--- start ROWS ---
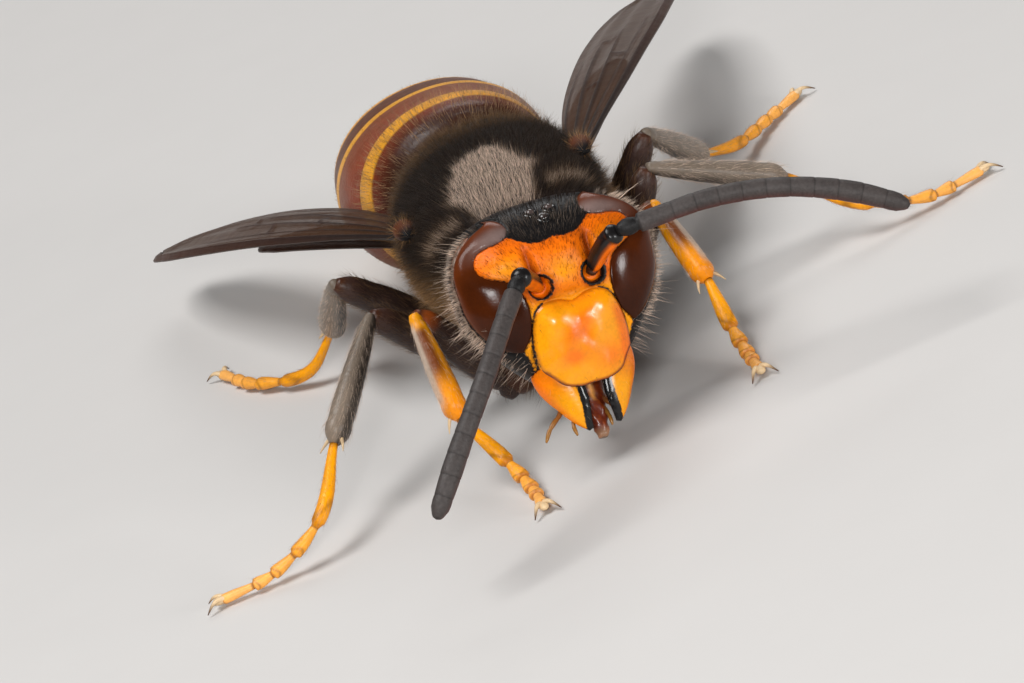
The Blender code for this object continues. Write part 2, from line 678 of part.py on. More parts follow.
def thorax_body(stations, sides):
    """Thorax with its back plates."""
    width = through(THORAX_STATIONS, THORAX_HALF_WIDTH, stations)
    top = through(THORAX_STATIONS, THORAX_TOP, stations)
    bottom = through(THORAX_STATIONS, THORAX_BOTTOM, stations)
    rings = []
    for y, w, t, b in zip(stations, width, top, bottom):
        ring = oval_ring(w, t, b, sides, THORAX_ROUNDNESS)
        upward = smoothstep(0.1, 0.8, ring[:, 2] / t)
        rise = SCUTELLUM_RISE * np.exp(-((y - 1.85) / 0.3) ** 2)
        for place, depth, half_width in THORAX_GROOVES:
            rise = rise - depth * np.exp(-((y - place) / half_width) ** 2)
        rings.append(ring * (1.0 + rise * upward / t)[:, None] + [0.0, y, 0.0])
    points, faces = ring_body(rings)
    return from_thorax(points), faces


def gaster_ring(y, step, sides):
    """Section of the gaster at a station."""
    width = through(GASTER_STATIONS, GASTER_HALF_WIDTH, y) + step
    height = through(GASTER_STATIONS, GASTER_HALF_HEIGHT, y) + step
    middle = through(GASTER_STATIONS, GASTER_CENTRE_Z, y)
    aside = GASTER_BEND[0] * smoothstep(GASTER_STATIONS[0], GASTER_BEND[1], y)
    return oval_ring(width, height, height, sides, 2.1) + [aside, y, middle]


def gaster_segment(number, rings, sides):
    """One ring of the gaster; its hind edge stands a little over the next."""
    start = GASTER_EDGES[number] + (GAP / 2 if number else 0.0)
    end = GASTER_EDGES[number + 1] - (GAP / 2 if number < 5 else 0.0)
    at = np.linspace(0.0, 1.0, rings)
    steps = GASTER_STEP * (smoothstep(0.3, 0.95, at) - 0.5) if number < 5 else -GASTER_STEP / 2 + at * 0.0
    return ring_body([gaster_ring(start + (end - start) * a, s, sides) for a, s in zip(at, steps)])


def make_trunk(head):
    """Thorax, neck, waist and the six segments of the gaster."""
    stations = [-3.72, -3.5, -3.2, -2.85, -2.5, -2.15, -1.8, -1.3, -0.7, 0.0, 0.6, 1.1, 1.42, 1.65,
                1.95, 2.25, 2.5, 2.85, 3.2, 3.5, 3.75]
    thorax = thorax_body(np.array(stations), 26)
    segments = [gaster_segment(i, 7 if i in (0, 1, 5) else 5, 26) for i in range(6)]
    neck_ends = [from_thorax([(0.0, -3.4, 0.2)])[0], from_head([(0.0, 0.45, -0.1)])[0]]
    at = np.linspace(0.0, 1.0, 4)
    path = neck_ends[0] + (neck_ends[1] - neck_ends[0]) * at[:, None]
    neck = cut_clear(limb(path, at * 0 + 0.62, at * 0 + 0.55, 12, (0.0, 0.0, 1.0)), [head, thorax])
    waist_ends = [from_thorax([(0.0, 3.4, -0.15)])[0],
                  np.array([0.0, 4.9, GASTER_CENTRE_Z[0] - 0.1])]
    path = waist_ends[0] + (waist_ends[1] - waist_ends[0]) * at[:, None]
    waist = cut_clear(limb(path, at * 0 + 0.45, at * 0 + 0.42, 12, (0.0, 0.0, 1.0)), [thorax, segments[0]])
    make_node("thorax", thorax, "dark_shell")
    make_node("neck", neck, "dark_shell")
    make_node("waist", waist, "brown_shell")
    finishes = ("brown_shell", "brown_shell", "brown_shell", "ochre_shell", "ochre_shell", "ochre_shell")
    for i, (segment, finish) in enumerate(zip(segments, finishes)):
        make_node(f"gaster_{i + 1}", segment, finish)
    return thorax


# Wings


def wing_strip(side, length, half_width, veins, drop, steps):
    """Folded wing as a long strip; its veins are ridges raised in its own surface."""
    sign = SIGN[side]
    splay = np.radians(WING_SPLAY[side])
    tilt = np.radians(WING_TILT)
    inward = HINDWING_INWARD if drop else 0.0
    root = (np.array(WING_ROOT) - [inward, 0.0, drop]) * [sign, 1.0, 1.0]
    at = np.linspace(0.0, 1.0, steps) ** 0.9
    ahead = np.array([sign * np.sin(splay), np.cos(splay), 0.0])
    outward = np.array([sign * np.cos(splay), -np.sin(splay), 0.0])
    across = outward * np.cos(tilt) - np.array([0.0, 0.0, np.sin(tilt)])
    normal = outward * np.sin(tilt) + np.array([0.0, 0.0, np.cos(tilt)])
    lanes = [-1.0]
    for vein in veins:
        lanes += [vein - VEIN_HALF_WIDTH, vein, vein + VEIN_HALF_WIDTH]
    lanes.append(1.0)
    lanes = np.array(lanes)
    rise = np.zeros(len(lanes))
    rise[2:-1:3] = VEIN_RISE
    rings = []
    for a in at:
        wide = profile(half_width, a)
        middle = root + ahead * length * a - np.array([0.0, 0.0, WING_DROOP[side] * (length / FOREWING_LENGTH)
                                                       ** 1.4 * a**1.4])
        thick = WING_THICKNESS / 2 * (1.0 - 0.6 * smoothstep(0.9, 1.0, a))
        arch = 0.10 * wide * (1.0 - lanes**2)
        edge = 1.0 - 0.55 * np.abs(lanes) ** 6
        over = [middle - across * wide * x + normal * (thick * e + r * edge_fade(a) + h)
                for x, e, r, h in zip(lanes, edge, rise, arch)]
        under = [middle - across * wide * x + normal * (h - thick * e) for x, e, h in zip(lanes, edge, arch)]
        rings.append(over + under[::-1])
    return ring_body(rings)


def edge_fade(a):
    """Lets the veins run out before the wing's tip."""
    return 1.0 - smoothstep(0.88, 0.98, a)


def make_wings(thorax):
    """Forewing and hindwing of each side, with the small scale over their root."""
    for side in SIDES:
        sign = SIGN[side]
        ball, faces = cube_ball(3)
        middle = np.array(TEGULA_CENTRE) * [sign, 1.0, 1.0]
        tegula = (middle + ball * TEGULA_HALF_SIZES, faces)
        fore = wing_strip(side, FOREWING_LENGTH, FOREWING_HALF_WIDTH, FOREWING_VEINS, 0.0, 14)
        fore = cut_clear(fore, [thorax, tegula])
        hind = wing_strip(side, HINDWING_LENGTH, HINDWING_HALF_WIDTH, HINDWING_VEINS, HINDWING_DROP, 10)
        hind = cut_clear(hind, [thorax])
        make_node(f"tegula_{side}", cut_clear(tegula, [thorax]), "brown_shell")
        make_node(f"forewing_{side}", fore, "wing_film")
        make_node(f"hindwing_{side}", hind, "wing_film")


# Legs


def tarsus_body(path, sides):
    """Five-jointed foot, each joint widening to its end, with a flat sole at floor level."""
    at = []
    width = []
    for k in range(5):
        start, end = TARSUS_JOINTS[k], TARSUS_JOINTS[k + 1]
        span = end - start
        at += [start + 0.04 * span, start + 0.45 * span, start + 0.88 * span]
        width += [TARSUS_WAIST, TARSUS_HALF_WIDTH[k] * 0.9, TARSUS_HALF_WIDTH[k]]
    at.append(1.0)
    width.append(0.12)
    at = np.array(at)
    width = np.array(width)
    points, faces = limb(along(path, at), width, width * 0.9, sides, (0.0, 0.0, 1.0))
    return points, faces


def claws(path):
    """Pair of hooked claws at the end of a foot."""
    tip = along(path, np.array([0.97]))[0]
    ahead = tip - along(path, np.array([0.85]))[0]
    ahead[2] = 0.0
    ahead /= np.linalg.norm(ahead)
    across = np.array([-ahead[1], ahead[0], 0.0])
    hooks = []
    for sign in (-1.0, 1.0):
        at = np.linspace(0.0, 1.0, 4)
        reach = CLAW_LENGTH * at
        line = (tip + ahead[None] * reach[:, None] + across[None] * (sign * (0.06 + 0.30 * at**1.3))[:, None])
        line[:, 2] = 0.19 + 0.10 * np.sin(np.pi * at) - 0.08 * at
        radius = CLAW_RADIUS * (1.0 - 0.72 * at)
        hooks.append(limb(line, radius, radius, 5, (0.0, 0.0, 1.0)))
    return hooks


def floor_flat(body):
    """Presses whatever would reach below the floor into a flat sole."""
    points, faces = body
    points = points.copy()
    points[:, 2] = np.maximum(points[:, 2], 0.0)
    return points, faces


def make_legs(thorax):
    """Coxa, femur, tibia and tarsus of each of the six legs."""
    for name, points in LEGS.items():
        root, hip, knee, ankle = (np.array(p) for p in points[:4])
        at = np.linspace(0.0, 1.0, 6)
        width = profile(COXA_HALF_WIDTH, at)
        path = root + (hip - root) * at[:, None]
        coxa = limb(path, width, width * 0.9, 10, (0.0, 1.0, 0.2))
        at = np.linspace(0.0, 1.0, 8)
        width = profile(FEMUR_HALF_WIDTH, at)
        path = hip + (knee - hip) * at[:, None]
        femur = limb(path, width, width * 0.85, LEG_SIDES, (0.0, 1.0, 0.2))
        width = profile(TIBIA_HALF_WIDTH, at)
        path = knee + (ankle - knee) * at[:, None]
        tibia = limb(path, width, width * 0.85, LEG_SIDES, (1.0, 0.2, 0.3))
        down = (ankle - knee) / np.linalg.norm(ankle - knee)
        hind = np.cross(down, [0.0, 0.0, 1.0])
        hind /= np.linalg.norm(hind)
        at = np.linspace(0.0, 1.0, 4)
        spurs = []
        for sign in (-1.0, 1.0):
            line = (ankle - down * 0.30 + hind * sign * 0.12
                    + (down * 0.88 + hind * sign * SPUR_SPREAD)[None] * (SPUR_LENGTH * at)[:, None])
            radius = SPUR_RADIUS * (1.0 - 0.75 * at)
            spurs.append(limb(line, radius, radius, 5, (0.2, 0.3, 1.0)))
        tarsus_path = [ankle, *points[4:]]
        tarsus = fused(tarsus_body(tarsus_path, LEG_SIDES), claws(tarsus_path))
        tarsus = floor_flat(cut_clear(tarsus, [tibia]))
        make_node(f"coxa_{name}", cut_clear(coxa, [thorax]), "dark_shell")
        make_node(f"femur_{name}", cut_clear(femur, [coxa]), "dark_shell")
        make_node(f"tibia_{name}", fused(cut_clear(tibia, [femur]), spurs), "brown_shell")
        make_node(f"tarsus_{name}", tarsus, "yellow_shell")


def main():
    """Clears the scene and builds the hornet."""
    for thing in list(bpy.data.objects):
        bpy.data.objects.remove(thing)
    head = make_head()
    make_feelers(head)
    thorax = make_trunk(head)
    make_wings(thorax)
    make_legs(thorax)


main()
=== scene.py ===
"""Asian hornet at life size: skin, shell plates, coat, finishes and a plain studio over the frame.

Places are worked out in millimetres in the pose of the model, which faces -Y with its left side
at +X, and are turned into metres when a mesh is made. The head has its own frame (x left,
y back, z up) and so has the thorax, both as in the solids.
"""

import json

import bmesh
import bpy
import numpy as np
from bpy.props import FloatProperty, FloatVectorProperty, IntProperty, PointerProperty
from mathutils import Matrix, Vector, kdtree

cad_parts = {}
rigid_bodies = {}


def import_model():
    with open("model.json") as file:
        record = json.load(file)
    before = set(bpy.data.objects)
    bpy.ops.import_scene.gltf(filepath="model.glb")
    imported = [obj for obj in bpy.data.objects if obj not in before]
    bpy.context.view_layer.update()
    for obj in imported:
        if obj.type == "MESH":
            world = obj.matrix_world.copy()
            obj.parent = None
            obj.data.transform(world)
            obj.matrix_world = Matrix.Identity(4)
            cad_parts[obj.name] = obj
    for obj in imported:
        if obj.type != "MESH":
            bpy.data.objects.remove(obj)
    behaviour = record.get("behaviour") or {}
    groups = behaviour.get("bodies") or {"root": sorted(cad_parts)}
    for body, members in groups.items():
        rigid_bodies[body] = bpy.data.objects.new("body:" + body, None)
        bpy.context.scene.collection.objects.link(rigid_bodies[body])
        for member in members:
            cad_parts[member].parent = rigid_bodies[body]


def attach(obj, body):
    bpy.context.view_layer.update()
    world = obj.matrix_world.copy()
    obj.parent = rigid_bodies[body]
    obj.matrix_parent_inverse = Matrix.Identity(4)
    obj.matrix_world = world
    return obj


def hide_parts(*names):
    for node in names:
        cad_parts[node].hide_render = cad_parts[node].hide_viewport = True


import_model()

bl_info = {
    "name": "Asian hornet",
    "version": (1, 0, 0),
    "blender": (4, 5, 0),
    "location": "View3D > Sidebar > Hornet",
    "description": "Builds the skin, coat and studio of a life-size hornet",
    "category": "Object",
}

MM = 0.001
SIDES = ("right", "left")
SIGN = {"right": -1.0, "left": 1.0}
PLAN_MIDDLE = np.array([0.48, 2.97, 0.0])

# Head
HEAD_CENTRE = (0.06, -5.31, 4.34)
HEAD_TURN = (10.5, -12.9, 12.2)
HEAD_MIDDLE = -0.15
HEAD_HALF_WIDTH = 2.56
HEAD_FRONT = 1.35
HEAD_BACK = 0.97
HEAD_TOP = 1.74
HEAD_CHIN = 2.80
HEAD_ROUNDNESS = 2.6
CHEEK_TAPER = 0.25
CROWN_LEAN = 0.22
SOCKET_PLACE = (0.68, -0.22)
SOCKET_RADIUS = 0.30
SOCKET_DEPTH = 0.22
OCELLI = ((0.0, 1.35), (-0.24, 1.53), (0.24, 1.53))
OCELLUS_RADIUS = 0.125
OCELLUS_RISE = 0.085
OCELLUS_RING = (0.19, 0.06)
HEAD_STEPS = 96

# Border between the black crown and the orange face, seen from the front
CROWN_BORDER = ((0.0, 0.87), (0.20, 0.83), (0.40, 0.82), (0.60, 0.86), (0.80, 0.96), (1.00, 1.09),
                (1.30, 1.13), (3.0, 1.13))

# Distance from the middle line at which the face's colour ends, by height; it runs under the eye
CHEEK_BORDER = ((-2.9, 1.10), (-2.5, 1.16), (-2.1, 1.24), (-1.8, 1.33), (-1.6, 1.43), (-1.3, 1.62),
                (-0.6, 1.80), (0.0, 2.05), (0.6, 2.18), (1.1, 2.05), (1.4, 1.9), (1.8, 1.9))

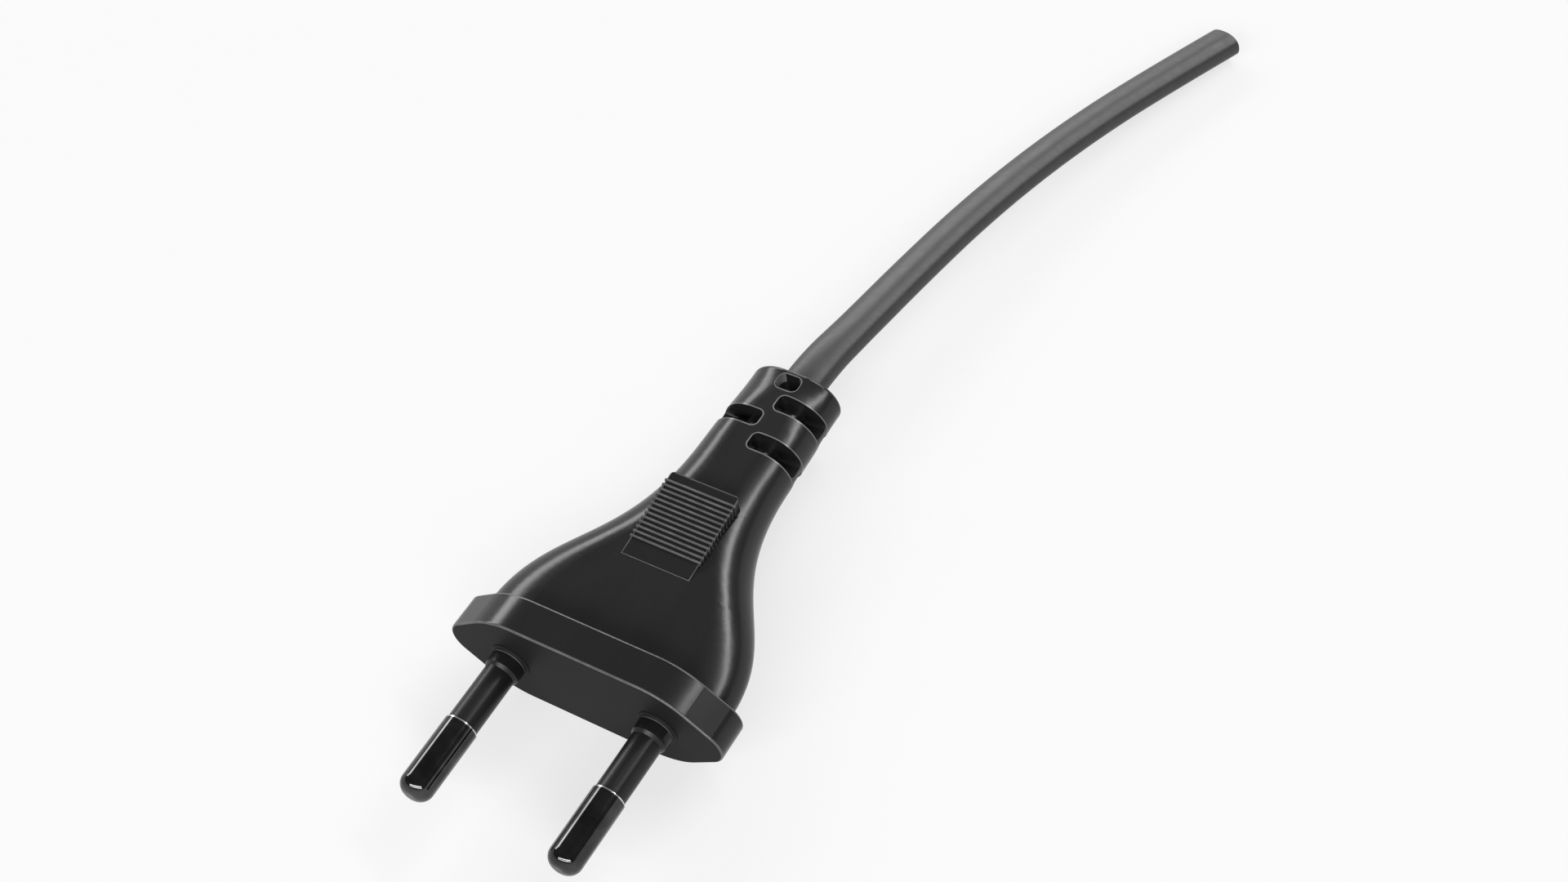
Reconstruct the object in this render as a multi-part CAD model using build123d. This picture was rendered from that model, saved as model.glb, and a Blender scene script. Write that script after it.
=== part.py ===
from build123d import *
import math
import os

# Two-pin mains plug with a flat cord, moulded in one piece round its pins.
# All lengths are millimetres.
# The origin is the middle of the engagement face.
# X runs across the two pins, Y runs from the pins to the cord, Z is up.
# The plug lies on its broad side.

os.makedirs("parts", exist_ok=True)

# Flange with the engagement face
face_w = 35.3
face_h = 13.0
face_side_angle = 37.9
face_tip_r = 3.0
face_corner_r = 8.9
flange_t = 4.5
flange_edge_r = 0.3

# Body behind the flange
body_t = 7.2
body_root_l = 0.6
side_front_l = 6.2
side_rear_l = 4.1
shoulder_w = 31.9
shoulder_pull = 12.1
waist_w = 12.45
waist_y = 34.0
waist_pull = 17.0
sweep_steps = 8
relief_end_w = 11.8
relief_end_y = 47.2
relief_end_r = 0.45

# Grip pad on each broad side
pad_w = 9.0
pad_front_y = 15.6
pad_bend_y = 17.3
pad_rear_y = 27.0
pad_front_rise = 0.05
pad_bend_rise = 0.25
pad_rear_rise = 1.75
pad_corner_r = 0.5
pad_root_z = 1.85
rib_count = 13
rib_first_y = 18.03
rib_last_y = 25.72
rib_w = 0.28
rib_rise = 0.2
rib_side_rise = 0.15
rib_top_r = 0.09

# Slots that make the strain relief bend
slot_w = 2.4
slot_pitch = 3.1
slot_first_y = 36.0
slot_count = 3
slot_inner_x = 0.25
slot_corner_r = 0.75
slot_web_t = 0.9
slot_floor_r = 0.7
slot_overcut = 1.0
pocket_w = 2.8
pocket_l = 2.25
core_wall = 0.45

# Flat cord
cord_w = 5.4
cord_t = 3.4
cord_tail_y = 28.0
core_d = 2.3
core_pitch = 2.4
conductor_d = 1.1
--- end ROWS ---
**GIVEN TASK:**
Reproduce exactly the lines from the line with "hind /= np.linalg.norm(hind)" through the line with "obj.matrix_world = Matrix.Identity(4)", both end lines included, and only those lines.

**THE REPLY:**
        hind /= np.linalg.norm(hind)
        at = np.linspace(0.0, 1.0, 4)
        spurs = []
        for sign in (-1.0, 1.0):
            line = (ankle - down * 0.30 + hind * sign * 0.12
                    + (down * 0.88 + hind * sign * SPUR_SPREAD)[None] * (SPUR_LENGTH * at)[:, None])
            radius = SPUR_RADIUS * (1.0 - 0.75 * at)
            spurs.append(limb(line, radius, radius, 5, (0.2, 0.3, 1.0)))
        tarsus_path = [ankle, *points[4:]]
        tarsus = fused(tarsus_body(tarsus_path, LEG_SIDES), claws(tarsus_path))
        tarsus = floor_flat(cut_clear(tarsus, [tibia]))
        make_node(f"coxa_{name}", cut_clear(coxa, [thorax]), "dark_shell")
        make_node(f"femur_{name}", cut_clear(femur, [coxa]), "dark_shell")
        make_node(f"tibia_{name}", fused(cut_clear(tibia, [femur]), spurs), "brown_shell")
        make_node(f"tarsus_{name}", tarsus, "yellow_shell")


def main():
    """Clears the scene and builds the hornet."""
    for thing in list(bpy.data.objects):
        bpy.data.objects.remove(thing)
    head = make_head()
    make_feelers(head)
    thorax = make_trunk(head)
    make_wings(thorax)
    make_legs(thorax)


main()
=== scene.py ===
"""Asian hornet at life size: skin, shell plates, coat, finishes and a plain studio over the frame.

Places are worked out in millimetres in the pose of the model, which faces -Y with its left side
at +X, and are turned into metres when a mesh is made. The head has its own frame (x left,
y back, z up) and so has the thorax, both as in the solids.
"""

import json

import bmesh
import bpy
import numpy as np
from bpy.props import FloatProperty, FloatVectorProperty, IntProperty, PointerProperty
from mathutils import Matrix, Vector, kdtree

cad_parts = {}
rigid_bodies = {}


def import_model():
    with open("model.json") as file:
        record = json.load(file)
    before = set(bpy.data.objects)
    bpy.ops.import_scene.gltf(filepath="model.glb")
    imported = [obj for obj in bpy.data.objects if obj not in before]
    bpy.context.view_layer.update()
    for obj in imported:
        if obj.type == "MESH":
            world = obj.matrix_world.copy()
            obj.parent = None
            obj.data.transform(world)
            obj.matrix_world = Matrix.Identity(4)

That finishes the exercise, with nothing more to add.